Goal: Copy out all of the material exactly as presented.

Data lines:

== == ==

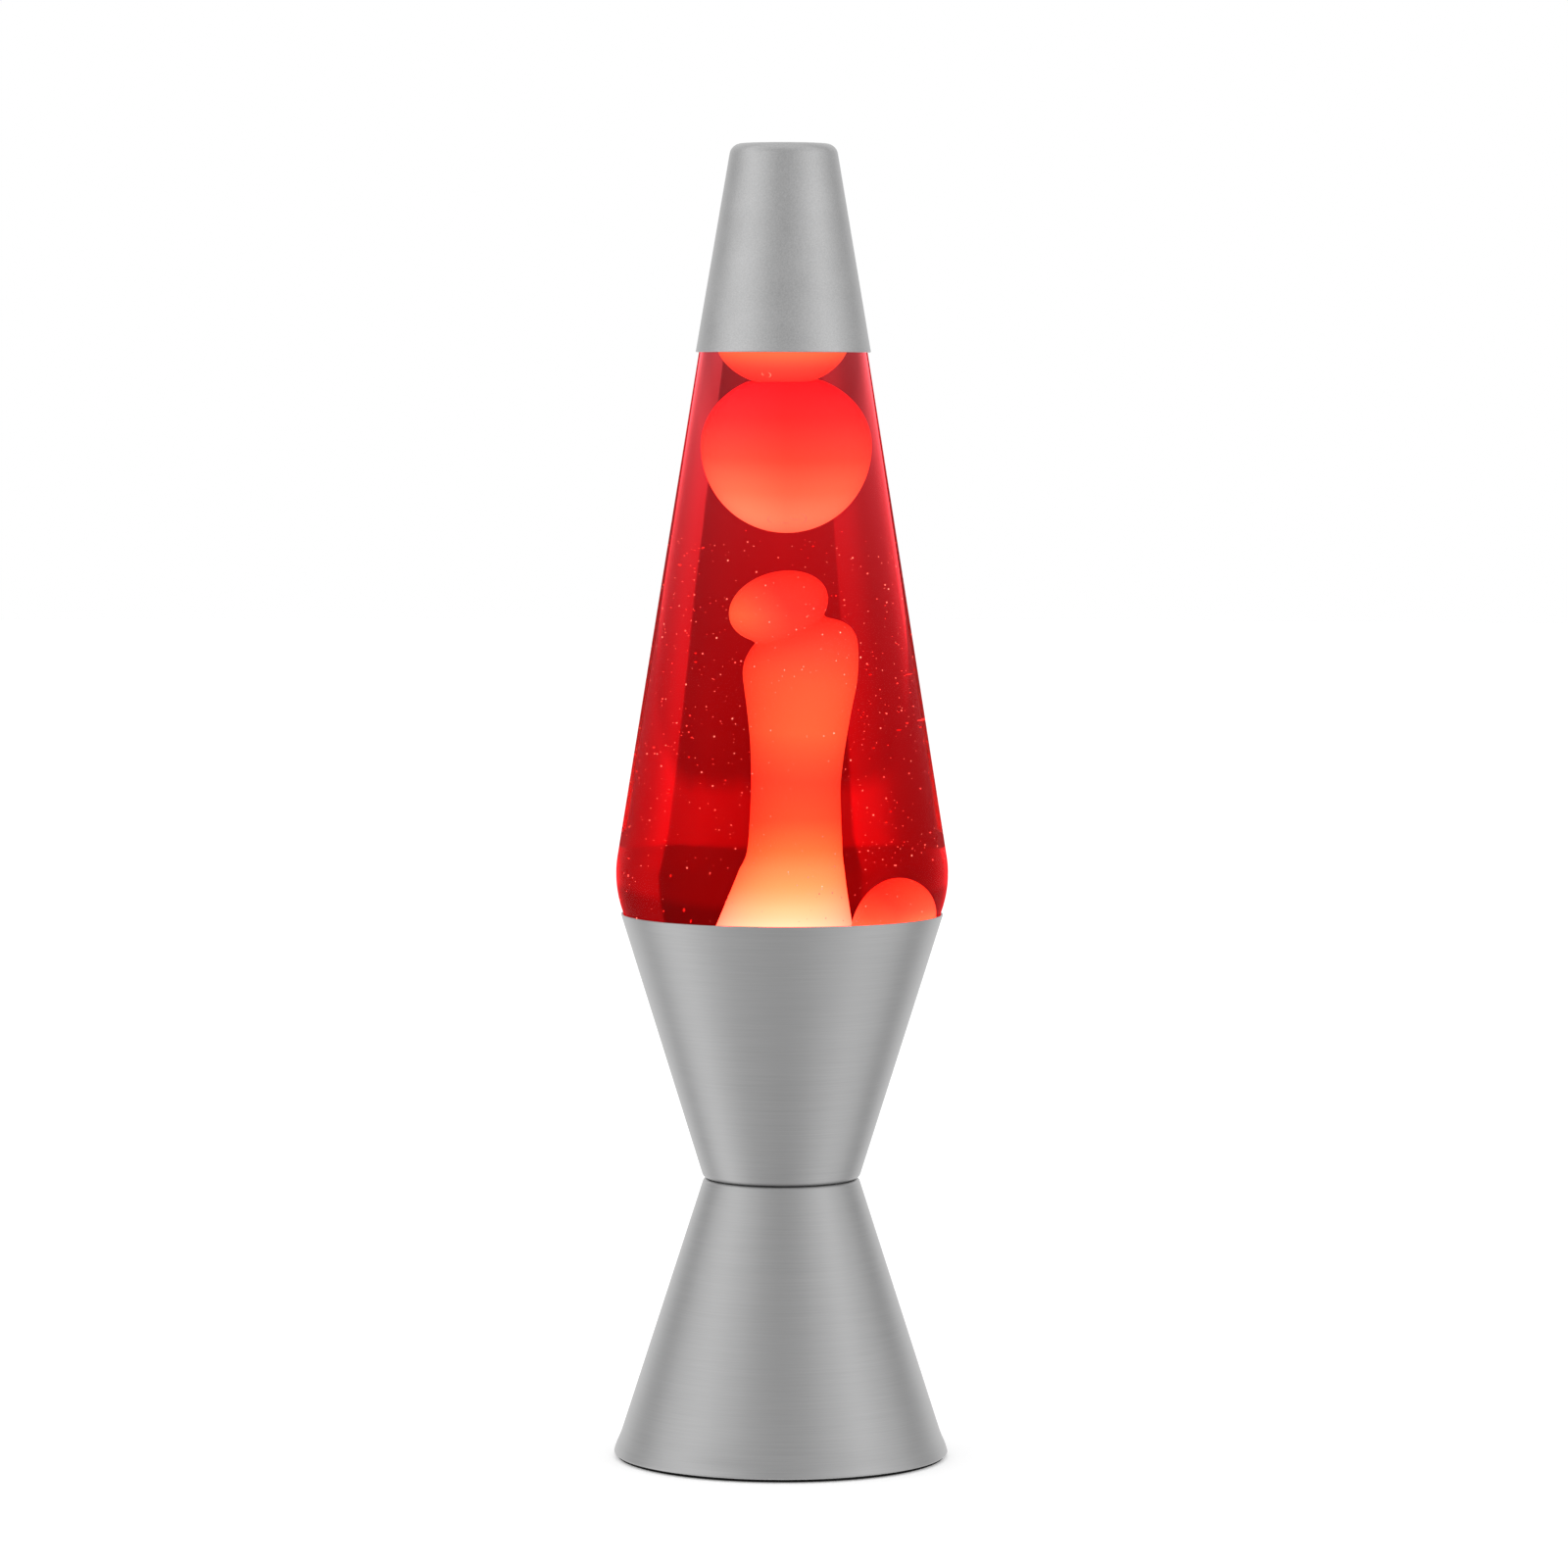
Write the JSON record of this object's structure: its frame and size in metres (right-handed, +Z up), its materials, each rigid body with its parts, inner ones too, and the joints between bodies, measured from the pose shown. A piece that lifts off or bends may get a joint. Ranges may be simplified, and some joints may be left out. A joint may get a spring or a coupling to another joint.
{
  "type": "lava lamp",
  "caption": "Table lava lamp: tapered glass globe of tinted liquid and rising wax in a spun metal hourglass base, warmed by a screw-in bulb, under a lift-off metal cap.",
  "frame": {"origin": "centre of the underside of the foot ring, on the lamp's axis", "axes": "+Z up the lamp's axis; the cord bushing is at the back, +Y; the view in the picture is from -Y"},
  "size_m": [0.0939, 0.0938, 0.368],
  "materials": {
    "spun_aluminium": "fine circumferential brushing, clear",
    "cap_paint": "satin silver with fine metallic grain",
    "black_rubber": "matt",
    "black_plastic": "fine matt moulding grain",
    "phenolic": "dark brown moulded, low gloss",
    "fibre": "pressed fibre",
    "zinc_steel": "zinc plated",
    "brass": "drawn brass",
    "nickel": "nickel plated, bright",
    "solder": "dull solder",
    "insulator_glass": "black vitrite",
    "bulb_clear_glass": "clear",
    "tungsten": "glowing wire",
    "lead_wire": "plain wire",
    "globe_clear_glass": "clear, polished",
    "red_liquid": "clear red-dyed liquid",
    "wax": "molten, smooth, glowing from the lamp below",
    "coil_wire": "bright spring wire",
    "crown_steel": "lacquered tinplate",
    "liner_plastic": "soft sealing liner"
  },
  "bodies": {
    "base": {"upper_cone": "spun_aluminium", "lower_cone": "spun_aluminium", "cord_bushing": "black_plastic", "foot_ring": "black_rubber", "bottom_cover": "black_plastic", "socket_housing": "phenolic", "fibre_washer": "fibre", "lock_washer": "zinc_steel", "ring_nut": "zinc_steel", "socket_shell": "brass", "centre_contact": "brass", "contact_rivet": "brass", "terminal_screws": "brass"},
    "bulb_core": {"bulb_insulator": "insulator_glass", "bulb_tip": "solder"},
    "bulb": {"bulb_glass": "bulb_clear_glass", "bulb_screw_shell": "nickel", "bulb_stem": "bulb_clear_glass", "bulb_leads": "lead_wire", "filament": "tungsten"},
    "globe": {"globe_glass": "globe_clear_glass", "liquid": "red_liquid", "wax_column": "wax", "wax_top_blob": "wax", "wire_coil": "coil_wire", "crown_cap": "crown_steel", "crown_liner": "liner_plastic"},
    "floating_wax": {"wax_ball": "wax"},
    "cap": {"cap_shell": "cap_paint"}
  },
  "joints": [
    {"name": "globe_lift", "type": "slide", "parent": "base", "child": "globe", "axis": [0, 0, 1], "range_m": [0, 0.1]},
    {"name": "cap_lift", "type": "slide", "parent": "globe", "child": "cap", "axis": [0, 0, 1], "range_m": [0, 0.07]},
    {"name": "wax_drift", "type": "slide", "parent": "globe", "child": "floating_wax", "axis": [0, 0, 1], "range_m": [-0.009, 0], "deforming": ["liquid"]},
    {"name": "bulb_rise", "type": "slide", "parent": "base", "child": "bulb_core", "axis": [0, 0, 1], "range_m": [0, 0.00847]},
    {"name": "bulb_turn", "type": "hinge", "parent": "bulb_core", "child": "bulb", "pos_m": [0, 0, 0.08], "axis": [0, 0, 1], "range_deg": [0, 1080.1]}
  ],
  "couplings": [
    {"joint": "bulb_turn", "follows": "bulb_rise", "rad_per_m": 2226.5}
  ]
}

== == ==

Right answer:
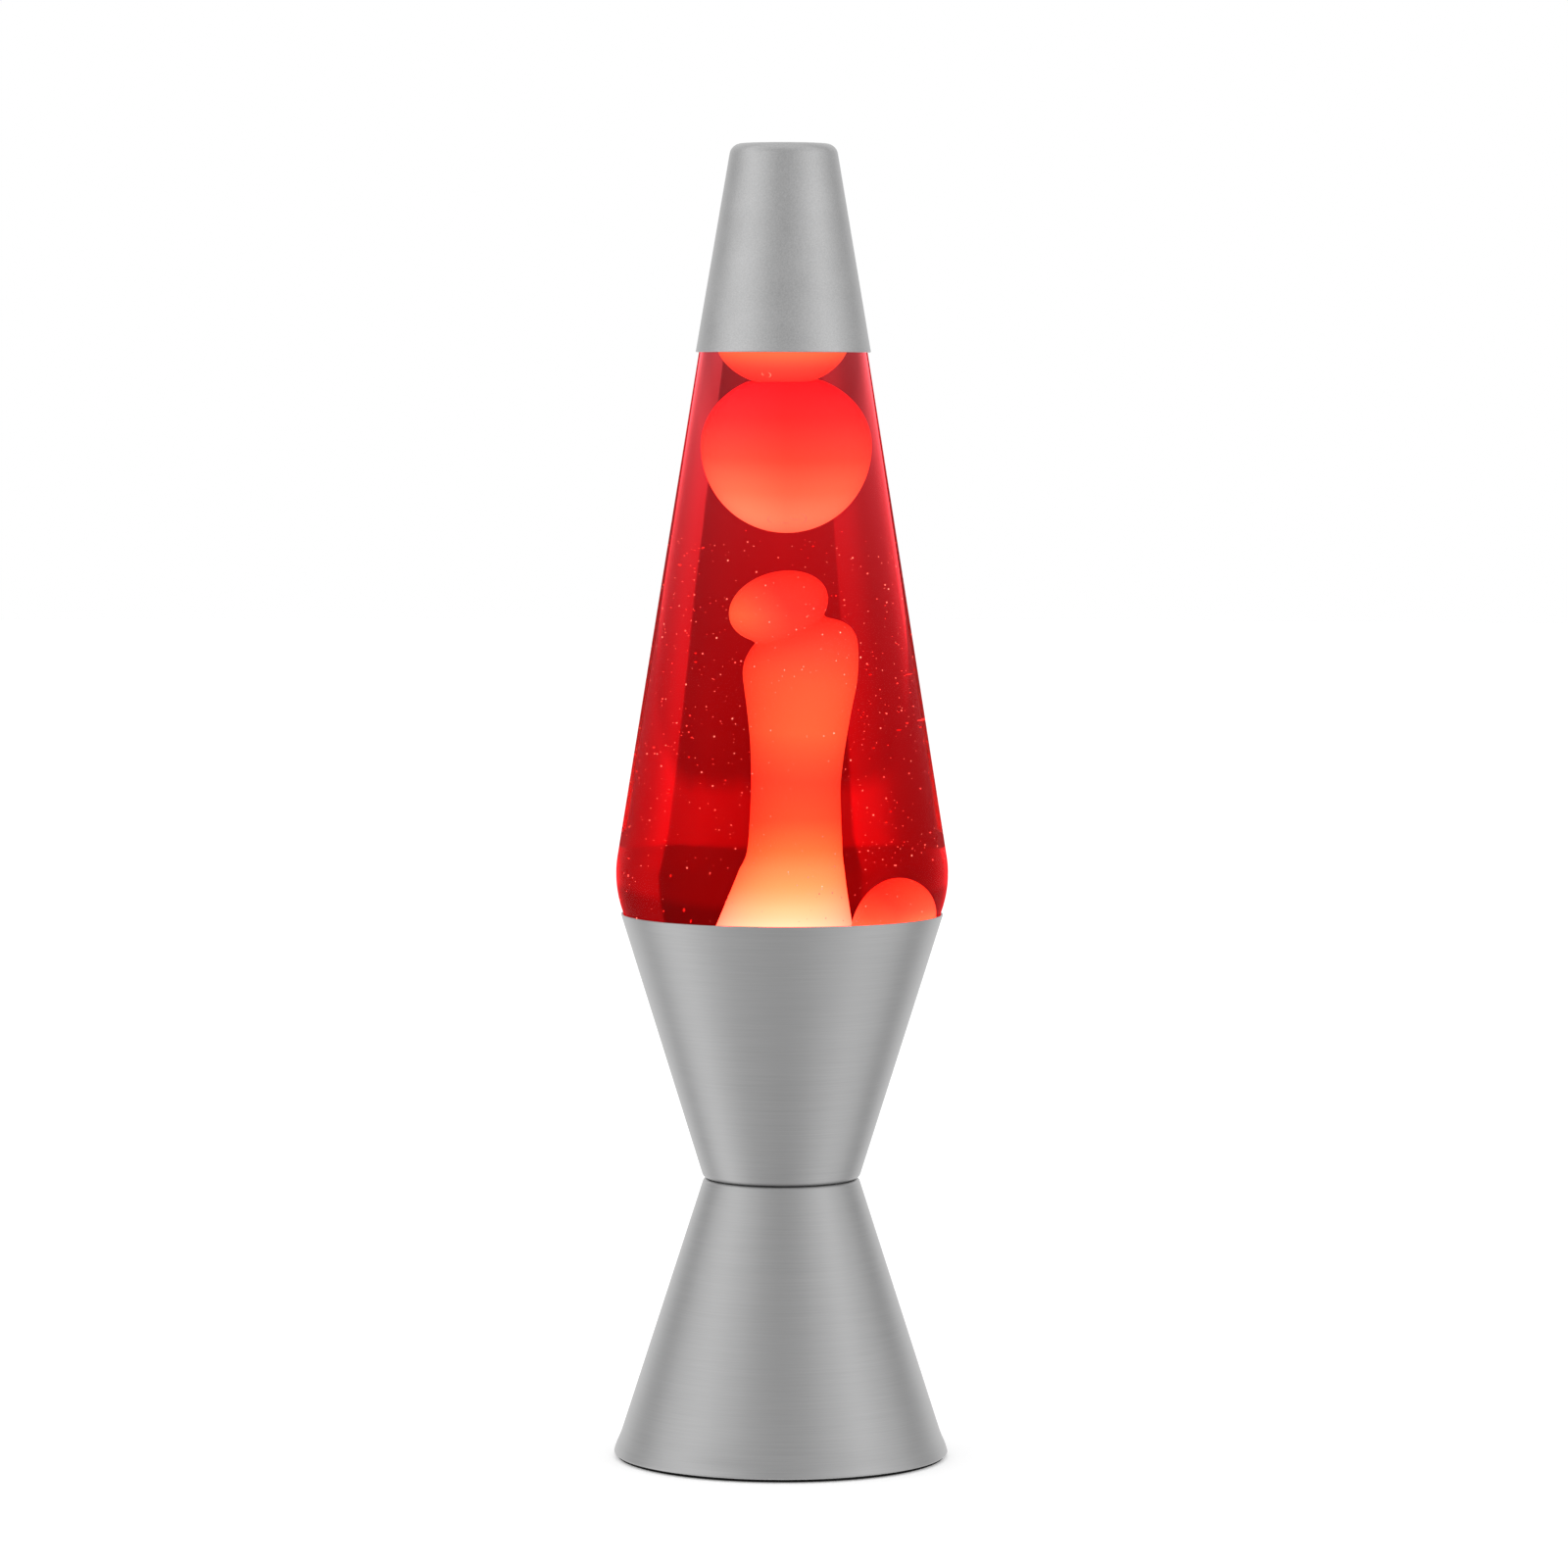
Write the JSON record of this object's structure: its frame and size in metres (right-handed, +Z up), its materials, each rigid body with its parts, inner ones too, and the joints between bodies, measured from the pose shown. A piece that lifts off or bends may get a joint. Ranges may be simplified, and some joints may be left out. A joint may get a spring or a coupling to another joint.
{
  "type": "lava lamp",
  "caption": "Table lava lamp: tapered glass globe of tinted liquid and rising wax in a spun metal hourglass base, warmed by a screw-in bulb, under a lift-off metal cap.",
  "frame": {"origin": "centre of the underside of the foot ring, on the lamp's axis", "axes": "+Z up the lamp's axis; the cord bushing is at the back, +Y; the view in the picture is from -Y"},
  "size_m": [0.0939, 0.0938, 0.368],
  "materials": {
    "spun_aluminium": "fine circumferential brushing, clear",
    "cap_paint": "satin silver with fine metallic grain",
    "black_rubber": "matt",
    "black_plastic": "fine matt moulding grain",
    "phenolic": "dark brown moulded, low gloss",
    "fibre": "pressed fibre",
    "zinc_steel": "zinc plated",
    "brass": "drawn brass",
    "nickel": "nickel plated, bright",
    "solder": "dull solder",
    "insulator_glass": "black vitrite",
    "bulb_clear_glass": "clear",
    "tungsten": "glowing wire",
    "lead_wire": "plain wire",
    "globe_clear_glass": "clear, polished",
    "red_liquid": "clear red-dyed liquid",
    "wax": "molten, smooth, glowing from the lamp below",
    "coil_wire": "bright spring wire",
    "crown_steel": "lacquered tinplate",
    "liner_plastic": "soft sealing liner"
  },
  "bodies": {
    "base": {"upper_cone": "spun_aluminium", "lower_cone": "spun_aluminium", "cord_bushing": "black_plastic", "foot_ring": "black_rubber", "bottom_cover": "black_plastic", "socket_housing": "phenolic", "fibre_washer": "fibre", "lock_washer": "zinc_steel", "ring_nut": "zinc_steel", "socket_shell": "brass", "centre_contact": "brass", "contact_rivet": "brass", "terminal_screws": "brass"},
    "bulb_core": {"bulb_insulator": "insulator_glass", "bulb_tip": "solder"},
    "bulb": {"bulb_glass": "bulb_clear_glass", "bulb_screw_shell": "nickel", "bulb_stem": "bulb_clear_glass", "bulb_leads": "lead_wire", "filament": "tungsten"},
    "globe": {"globe_glass": "globe_clear_glass", "liquid": "red_liquid", "wax_column": "wax", "wax_top_blob": "wax", "wire_coil": "coil_wire", "crown_cap": "crown_steel", "crown_liner": "liner_plastic"},
    "floating_wax": {"wax_ball": "wax"},
    "cap": {"cap_shell": "cap_paint"}
  },
  "joints": [
    {"name": "globe_lift", "type": "slide", "parent": "base", "child": "globe", "axis": [0, 0, 1], "range_m": [0, 0.1]},
    {"name": "cap_lift", "type": "slide", "parent": "globe", "child": "cap", "axis": [0, 0, 1], "range_m": [0, 0.07]},
    {"name": "wax_drift", "type": "slide", "parent": "globe", "child": "floating_wax", "axis": [0, 0, 1], "range_m": [-0.009, 0], "deforming": ["liquid"]},
    {"name": "bulb_rise", "type": "slide", "parent": "base", "child": "bulb_core", "axis": [0, 0, 1], "range_m": [0, 0.00847]},
    {"name": "bulb_turn", "type": "hinge", "parent": "bulb_core", "child": "bulb", "pos_m": [0, 0, 0.08], "axis": [0, 0, 1], "range_deg": [0, 1080.1]}
  ],
  "couplings": [
    {"joint": "bulb_turn", "follows": "bulb_rise", "rad_per_m": 2226.5}
  ]
}